-- START --

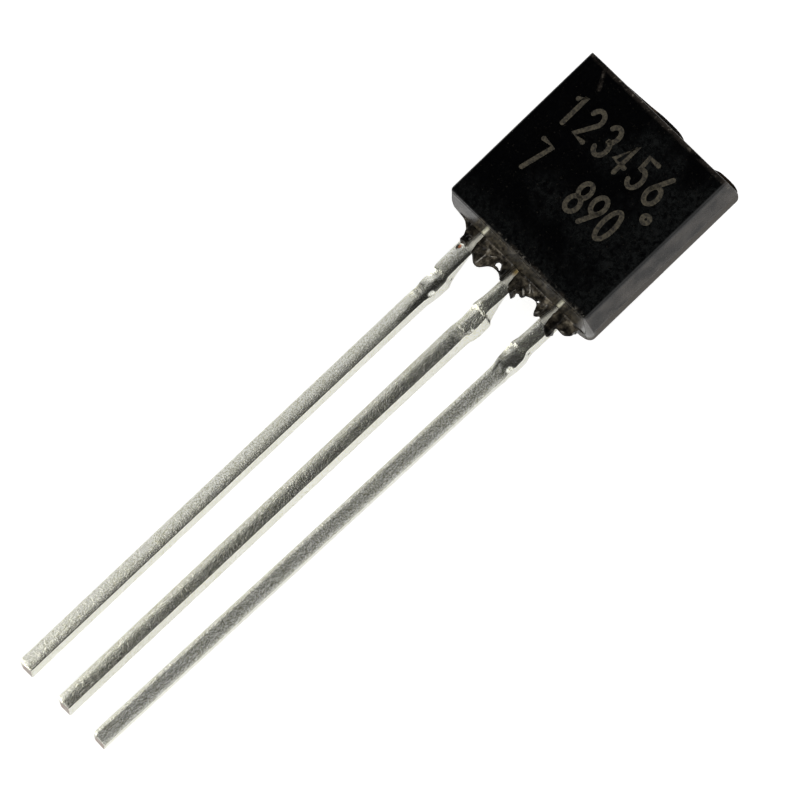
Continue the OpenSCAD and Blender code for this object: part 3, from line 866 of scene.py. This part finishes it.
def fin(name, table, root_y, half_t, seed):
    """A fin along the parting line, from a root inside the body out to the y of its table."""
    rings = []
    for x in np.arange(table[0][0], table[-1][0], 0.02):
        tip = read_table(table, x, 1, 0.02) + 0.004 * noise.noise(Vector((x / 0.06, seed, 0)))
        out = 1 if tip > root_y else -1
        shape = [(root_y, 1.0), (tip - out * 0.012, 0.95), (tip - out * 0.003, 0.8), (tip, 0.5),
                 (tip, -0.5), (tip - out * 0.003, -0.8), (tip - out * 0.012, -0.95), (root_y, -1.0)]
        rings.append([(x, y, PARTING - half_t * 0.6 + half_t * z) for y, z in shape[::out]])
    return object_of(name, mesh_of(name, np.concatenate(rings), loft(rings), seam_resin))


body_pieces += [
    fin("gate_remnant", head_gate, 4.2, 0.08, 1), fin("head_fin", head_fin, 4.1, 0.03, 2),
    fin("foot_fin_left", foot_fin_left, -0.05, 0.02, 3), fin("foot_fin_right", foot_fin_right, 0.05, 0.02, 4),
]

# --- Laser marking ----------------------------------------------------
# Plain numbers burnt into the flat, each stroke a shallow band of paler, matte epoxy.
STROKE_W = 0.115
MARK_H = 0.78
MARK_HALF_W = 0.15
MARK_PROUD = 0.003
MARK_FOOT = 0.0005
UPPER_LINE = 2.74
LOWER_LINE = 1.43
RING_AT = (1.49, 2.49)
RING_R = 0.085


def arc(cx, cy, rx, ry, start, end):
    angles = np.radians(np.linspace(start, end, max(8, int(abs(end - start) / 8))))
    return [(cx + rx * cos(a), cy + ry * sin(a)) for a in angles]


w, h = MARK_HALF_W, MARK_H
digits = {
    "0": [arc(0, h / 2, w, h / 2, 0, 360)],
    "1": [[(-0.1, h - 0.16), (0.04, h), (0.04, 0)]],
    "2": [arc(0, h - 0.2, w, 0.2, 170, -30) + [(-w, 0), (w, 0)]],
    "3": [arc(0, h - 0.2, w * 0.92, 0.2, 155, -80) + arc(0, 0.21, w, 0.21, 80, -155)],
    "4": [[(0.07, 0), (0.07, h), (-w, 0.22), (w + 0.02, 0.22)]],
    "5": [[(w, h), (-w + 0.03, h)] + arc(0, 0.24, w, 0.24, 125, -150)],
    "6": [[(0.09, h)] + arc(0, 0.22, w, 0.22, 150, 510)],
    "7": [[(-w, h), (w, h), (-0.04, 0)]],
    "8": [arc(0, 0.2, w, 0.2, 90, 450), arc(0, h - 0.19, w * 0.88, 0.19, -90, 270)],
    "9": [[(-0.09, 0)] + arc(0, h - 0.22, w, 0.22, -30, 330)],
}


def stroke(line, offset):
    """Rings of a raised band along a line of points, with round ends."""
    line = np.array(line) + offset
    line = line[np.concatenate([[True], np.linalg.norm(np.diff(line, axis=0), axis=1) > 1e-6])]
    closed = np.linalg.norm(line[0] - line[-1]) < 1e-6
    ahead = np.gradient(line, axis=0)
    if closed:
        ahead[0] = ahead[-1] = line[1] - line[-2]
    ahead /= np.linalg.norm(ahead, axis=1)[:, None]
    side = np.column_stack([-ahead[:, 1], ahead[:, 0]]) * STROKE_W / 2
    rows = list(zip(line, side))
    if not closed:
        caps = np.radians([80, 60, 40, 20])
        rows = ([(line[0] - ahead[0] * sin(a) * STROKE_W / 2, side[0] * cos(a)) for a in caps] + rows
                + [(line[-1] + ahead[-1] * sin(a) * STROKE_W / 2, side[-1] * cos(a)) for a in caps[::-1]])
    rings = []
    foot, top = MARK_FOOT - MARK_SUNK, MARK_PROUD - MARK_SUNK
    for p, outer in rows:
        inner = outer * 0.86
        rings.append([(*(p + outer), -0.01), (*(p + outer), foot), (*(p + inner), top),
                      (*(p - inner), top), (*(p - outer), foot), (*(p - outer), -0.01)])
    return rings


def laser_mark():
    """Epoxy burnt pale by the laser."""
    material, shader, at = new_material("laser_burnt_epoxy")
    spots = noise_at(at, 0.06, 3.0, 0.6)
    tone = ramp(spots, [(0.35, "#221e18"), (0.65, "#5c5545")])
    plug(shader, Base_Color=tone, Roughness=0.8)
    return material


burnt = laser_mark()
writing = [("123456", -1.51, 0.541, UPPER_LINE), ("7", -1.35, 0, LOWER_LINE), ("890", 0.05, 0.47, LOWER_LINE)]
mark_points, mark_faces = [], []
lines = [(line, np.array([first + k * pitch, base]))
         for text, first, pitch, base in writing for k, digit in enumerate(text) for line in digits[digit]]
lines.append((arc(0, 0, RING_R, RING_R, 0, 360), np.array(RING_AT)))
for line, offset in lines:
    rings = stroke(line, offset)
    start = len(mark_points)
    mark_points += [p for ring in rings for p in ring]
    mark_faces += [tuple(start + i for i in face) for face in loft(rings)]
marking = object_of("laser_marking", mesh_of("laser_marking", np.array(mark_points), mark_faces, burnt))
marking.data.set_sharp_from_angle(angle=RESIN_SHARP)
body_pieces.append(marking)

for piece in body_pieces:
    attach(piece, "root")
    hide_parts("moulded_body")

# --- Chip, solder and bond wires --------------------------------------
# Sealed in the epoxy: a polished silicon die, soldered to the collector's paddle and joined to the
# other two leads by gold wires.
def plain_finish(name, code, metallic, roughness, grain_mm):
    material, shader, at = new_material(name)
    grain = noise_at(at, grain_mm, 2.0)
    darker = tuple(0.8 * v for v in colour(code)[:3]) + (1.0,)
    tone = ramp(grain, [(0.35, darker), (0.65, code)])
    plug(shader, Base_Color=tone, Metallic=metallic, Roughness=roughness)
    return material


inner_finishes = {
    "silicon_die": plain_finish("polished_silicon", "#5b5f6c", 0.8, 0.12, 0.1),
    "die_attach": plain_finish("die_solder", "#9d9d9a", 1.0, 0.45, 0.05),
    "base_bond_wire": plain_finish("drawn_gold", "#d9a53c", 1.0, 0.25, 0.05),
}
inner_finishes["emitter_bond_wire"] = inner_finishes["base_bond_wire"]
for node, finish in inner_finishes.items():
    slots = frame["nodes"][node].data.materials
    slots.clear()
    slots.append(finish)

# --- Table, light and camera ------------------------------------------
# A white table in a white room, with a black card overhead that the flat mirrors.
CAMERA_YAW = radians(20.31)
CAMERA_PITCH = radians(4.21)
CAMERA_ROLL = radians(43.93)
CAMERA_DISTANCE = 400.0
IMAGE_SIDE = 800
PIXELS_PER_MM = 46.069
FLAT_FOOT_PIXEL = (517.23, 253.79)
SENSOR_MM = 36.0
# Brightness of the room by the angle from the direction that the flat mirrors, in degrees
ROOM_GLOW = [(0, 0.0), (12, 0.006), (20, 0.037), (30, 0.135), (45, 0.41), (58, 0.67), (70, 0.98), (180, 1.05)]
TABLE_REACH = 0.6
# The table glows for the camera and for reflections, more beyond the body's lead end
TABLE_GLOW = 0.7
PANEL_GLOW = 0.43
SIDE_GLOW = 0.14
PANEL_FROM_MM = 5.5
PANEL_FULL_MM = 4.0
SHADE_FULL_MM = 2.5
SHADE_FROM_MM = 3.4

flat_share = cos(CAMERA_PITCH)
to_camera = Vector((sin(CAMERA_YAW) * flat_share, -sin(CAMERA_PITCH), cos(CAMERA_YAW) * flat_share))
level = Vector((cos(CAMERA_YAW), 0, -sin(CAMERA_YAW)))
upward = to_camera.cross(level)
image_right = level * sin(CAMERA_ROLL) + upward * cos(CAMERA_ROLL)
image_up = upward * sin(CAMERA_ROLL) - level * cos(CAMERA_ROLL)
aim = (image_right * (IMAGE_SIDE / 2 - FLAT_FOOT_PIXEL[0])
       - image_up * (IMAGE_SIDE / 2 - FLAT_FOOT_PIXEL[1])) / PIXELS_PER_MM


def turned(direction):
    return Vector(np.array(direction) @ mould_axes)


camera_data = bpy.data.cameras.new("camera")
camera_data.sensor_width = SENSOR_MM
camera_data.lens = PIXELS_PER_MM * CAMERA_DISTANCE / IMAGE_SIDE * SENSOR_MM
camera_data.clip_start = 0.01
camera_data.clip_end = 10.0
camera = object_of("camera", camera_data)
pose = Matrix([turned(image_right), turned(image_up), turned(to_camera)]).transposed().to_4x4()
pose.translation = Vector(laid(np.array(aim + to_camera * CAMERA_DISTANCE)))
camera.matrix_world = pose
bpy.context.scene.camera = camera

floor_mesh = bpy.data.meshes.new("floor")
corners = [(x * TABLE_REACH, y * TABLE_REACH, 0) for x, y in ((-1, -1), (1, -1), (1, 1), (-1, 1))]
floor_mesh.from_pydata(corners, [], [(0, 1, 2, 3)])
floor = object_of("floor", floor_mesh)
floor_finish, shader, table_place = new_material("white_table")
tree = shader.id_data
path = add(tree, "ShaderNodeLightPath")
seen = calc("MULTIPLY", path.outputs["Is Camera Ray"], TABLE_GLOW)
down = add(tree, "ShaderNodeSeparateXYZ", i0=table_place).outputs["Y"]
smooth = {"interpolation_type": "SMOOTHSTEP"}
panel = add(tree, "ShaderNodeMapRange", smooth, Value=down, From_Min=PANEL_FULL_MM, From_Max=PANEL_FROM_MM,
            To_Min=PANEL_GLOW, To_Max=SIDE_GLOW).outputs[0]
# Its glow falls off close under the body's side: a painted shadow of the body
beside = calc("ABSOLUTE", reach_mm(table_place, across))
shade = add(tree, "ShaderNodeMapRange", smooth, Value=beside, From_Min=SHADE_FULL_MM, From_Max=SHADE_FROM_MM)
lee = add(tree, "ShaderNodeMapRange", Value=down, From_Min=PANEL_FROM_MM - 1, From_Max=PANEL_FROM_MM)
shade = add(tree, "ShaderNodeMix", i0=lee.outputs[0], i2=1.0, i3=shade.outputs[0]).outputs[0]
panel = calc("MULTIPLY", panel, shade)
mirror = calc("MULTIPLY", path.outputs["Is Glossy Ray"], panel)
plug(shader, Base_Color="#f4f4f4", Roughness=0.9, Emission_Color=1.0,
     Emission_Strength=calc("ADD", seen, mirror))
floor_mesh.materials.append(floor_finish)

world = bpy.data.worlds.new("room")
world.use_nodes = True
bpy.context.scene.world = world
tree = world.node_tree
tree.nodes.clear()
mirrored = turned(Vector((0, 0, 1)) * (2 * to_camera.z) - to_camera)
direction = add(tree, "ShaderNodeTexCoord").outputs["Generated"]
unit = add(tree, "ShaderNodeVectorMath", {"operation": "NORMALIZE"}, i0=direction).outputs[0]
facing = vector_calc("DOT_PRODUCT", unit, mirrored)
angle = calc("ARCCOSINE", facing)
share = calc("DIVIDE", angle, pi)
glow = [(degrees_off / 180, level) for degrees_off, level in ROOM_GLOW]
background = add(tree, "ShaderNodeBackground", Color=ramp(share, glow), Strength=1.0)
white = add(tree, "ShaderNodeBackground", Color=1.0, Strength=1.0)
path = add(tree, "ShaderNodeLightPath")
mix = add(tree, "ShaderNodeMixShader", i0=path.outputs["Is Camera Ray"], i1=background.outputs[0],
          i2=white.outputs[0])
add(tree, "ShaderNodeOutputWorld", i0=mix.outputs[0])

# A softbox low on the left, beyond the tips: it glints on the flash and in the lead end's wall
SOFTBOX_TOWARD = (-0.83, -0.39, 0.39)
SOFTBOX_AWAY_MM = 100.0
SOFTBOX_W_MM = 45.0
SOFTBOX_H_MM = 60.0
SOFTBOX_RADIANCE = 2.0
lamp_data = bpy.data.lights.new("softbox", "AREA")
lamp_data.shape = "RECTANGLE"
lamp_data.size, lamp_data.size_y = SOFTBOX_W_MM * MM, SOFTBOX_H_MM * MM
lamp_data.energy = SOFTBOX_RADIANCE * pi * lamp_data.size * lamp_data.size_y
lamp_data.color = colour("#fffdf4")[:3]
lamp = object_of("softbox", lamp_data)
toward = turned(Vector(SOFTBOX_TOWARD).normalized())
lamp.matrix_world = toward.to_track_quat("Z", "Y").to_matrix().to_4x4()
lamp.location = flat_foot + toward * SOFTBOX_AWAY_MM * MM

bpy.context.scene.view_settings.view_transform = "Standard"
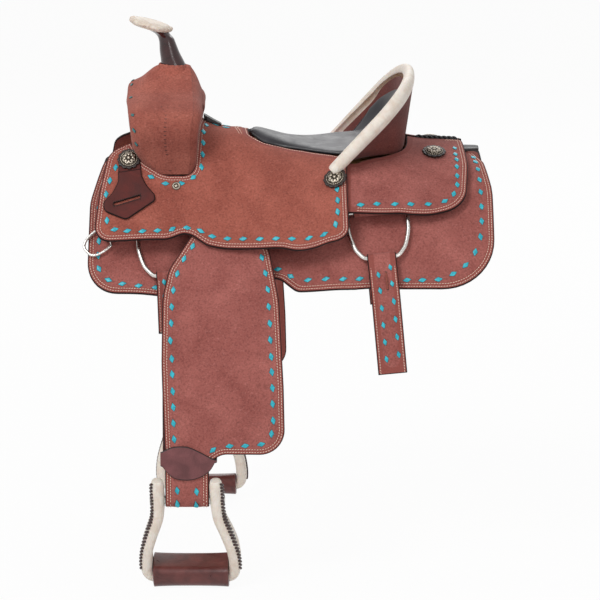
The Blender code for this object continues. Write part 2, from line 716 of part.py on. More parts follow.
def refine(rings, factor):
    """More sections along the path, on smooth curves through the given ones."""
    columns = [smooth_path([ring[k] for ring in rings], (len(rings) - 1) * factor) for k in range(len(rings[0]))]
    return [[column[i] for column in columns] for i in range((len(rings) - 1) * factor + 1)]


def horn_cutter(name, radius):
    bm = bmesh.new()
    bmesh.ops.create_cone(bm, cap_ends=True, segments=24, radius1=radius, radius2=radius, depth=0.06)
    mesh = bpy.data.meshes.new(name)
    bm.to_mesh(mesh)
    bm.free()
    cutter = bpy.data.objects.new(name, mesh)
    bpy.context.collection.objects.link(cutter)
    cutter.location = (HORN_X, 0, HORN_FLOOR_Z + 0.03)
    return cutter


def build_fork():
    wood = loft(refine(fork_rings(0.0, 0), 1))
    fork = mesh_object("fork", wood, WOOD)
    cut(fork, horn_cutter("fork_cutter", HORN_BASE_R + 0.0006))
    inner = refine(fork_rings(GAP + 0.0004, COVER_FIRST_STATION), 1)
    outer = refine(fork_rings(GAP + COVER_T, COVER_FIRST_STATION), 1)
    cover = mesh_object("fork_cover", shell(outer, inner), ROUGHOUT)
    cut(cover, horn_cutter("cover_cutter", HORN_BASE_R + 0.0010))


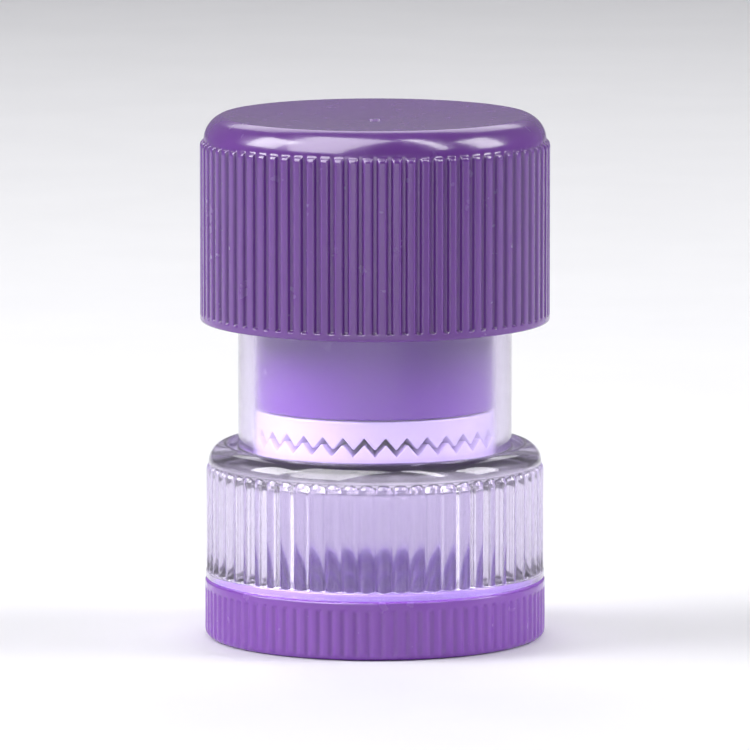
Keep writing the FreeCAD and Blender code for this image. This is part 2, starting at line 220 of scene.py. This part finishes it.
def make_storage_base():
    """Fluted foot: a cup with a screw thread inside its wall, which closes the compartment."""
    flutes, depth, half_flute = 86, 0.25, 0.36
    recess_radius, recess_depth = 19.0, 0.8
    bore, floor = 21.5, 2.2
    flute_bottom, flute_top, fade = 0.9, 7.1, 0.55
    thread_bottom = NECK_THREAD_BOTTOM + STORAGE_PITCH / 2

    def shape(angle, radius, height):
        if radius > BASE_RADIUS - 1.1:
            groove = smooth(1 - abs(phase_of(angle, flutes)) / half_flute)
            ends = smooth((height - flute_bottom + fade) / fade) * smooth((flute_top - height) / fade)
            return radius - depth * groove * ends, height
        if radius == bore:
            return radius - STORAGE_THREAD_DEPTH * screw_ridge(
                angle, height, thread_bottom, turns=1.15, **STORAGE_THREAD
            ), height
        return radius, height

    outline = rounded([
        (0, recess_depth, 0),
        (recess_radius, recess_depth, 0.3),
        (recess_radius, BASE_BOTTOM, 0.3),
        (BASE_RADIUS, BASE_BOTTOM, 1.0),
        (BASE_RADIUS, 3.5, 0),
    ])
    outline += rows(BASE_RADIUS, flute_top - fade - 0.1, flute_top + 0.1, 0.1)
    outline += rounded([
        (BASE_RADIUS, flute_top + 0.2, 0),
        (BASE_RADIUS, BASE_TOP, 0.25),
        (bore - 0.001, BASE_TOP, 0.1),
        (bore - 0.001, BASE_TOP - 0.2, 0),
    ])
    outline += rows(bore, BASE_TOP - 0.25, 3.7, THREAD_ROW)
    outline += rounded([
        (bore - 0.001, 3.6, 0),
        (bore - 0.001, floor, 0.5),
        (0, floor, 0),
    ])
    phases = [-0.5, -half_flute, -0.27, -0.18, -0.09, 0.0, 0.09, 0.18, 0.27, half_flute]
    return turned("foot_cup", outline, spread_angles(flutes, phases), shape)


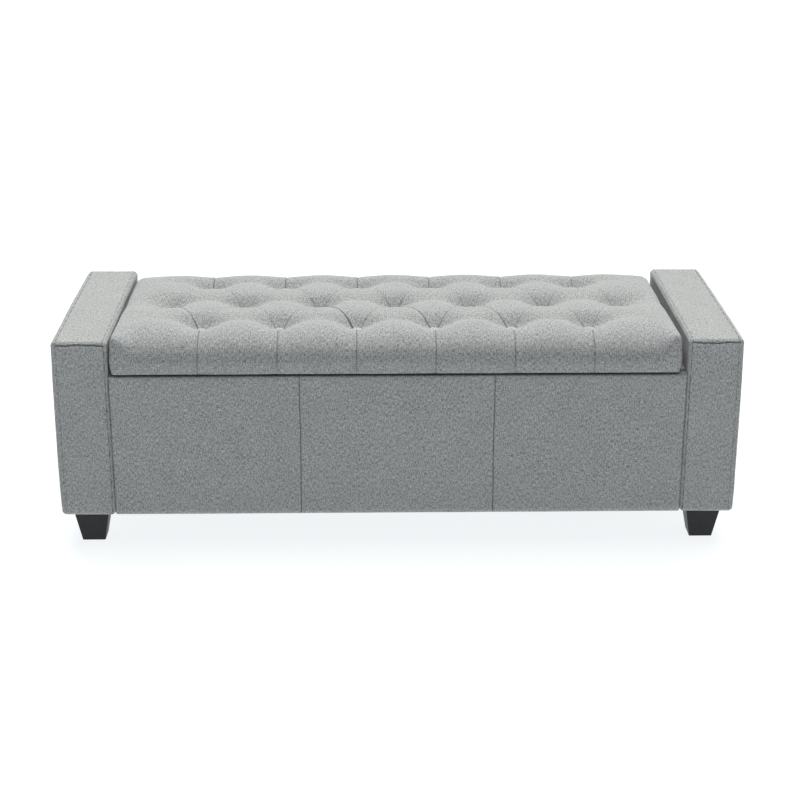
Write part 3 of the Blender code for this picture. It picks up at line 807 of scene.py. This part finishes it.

-- END --

» DIRECTION
Produce only the lines from the line containing "Keep writing the" through the line containing "return radius, height", inclusive of both, exactly as they stand in the entries above.

» EXERCISE RESULT
Keep writing the FreeCAD and Blender code for this image. This is part 2, starting at line 220 of scene.py. This part finishes it.
def make_storage_base():
    """Fluted foot: a cup with a screw thread inside its wall, which closes the compartment."""
    flutes, depth, half_flute = 86, 0.25, 0.36
    recess_radius, recess_depth = 19.0, 0.8
    bore, floor = 21.5, 2.2
    flute_bottom, flute_top, fade = 0.9, 7.1, 0.55
    thread_bottom = NECK_THREAD_BOTTOM + STORAGE_PITCH / 2

    def shape(angle, radius, height):
        if radius > BASE_RADIUS - 1.1:
            groove = smooth(1 - abs(phase_of(angle, flutes)) / half_flute)
            ends = smooth((height - flute_bottom + fade) / fade) * smooth((flute_top - height) / fade)
            return radius - depth * groove * ends, height
        if radius == bore:
            return radius - STORAGE_THREAD_DEPTH * screw_ridge(
                angle, height, thread_bottom, turns=1.15, **STORAGE_THREAD
            ), height
        return radius, height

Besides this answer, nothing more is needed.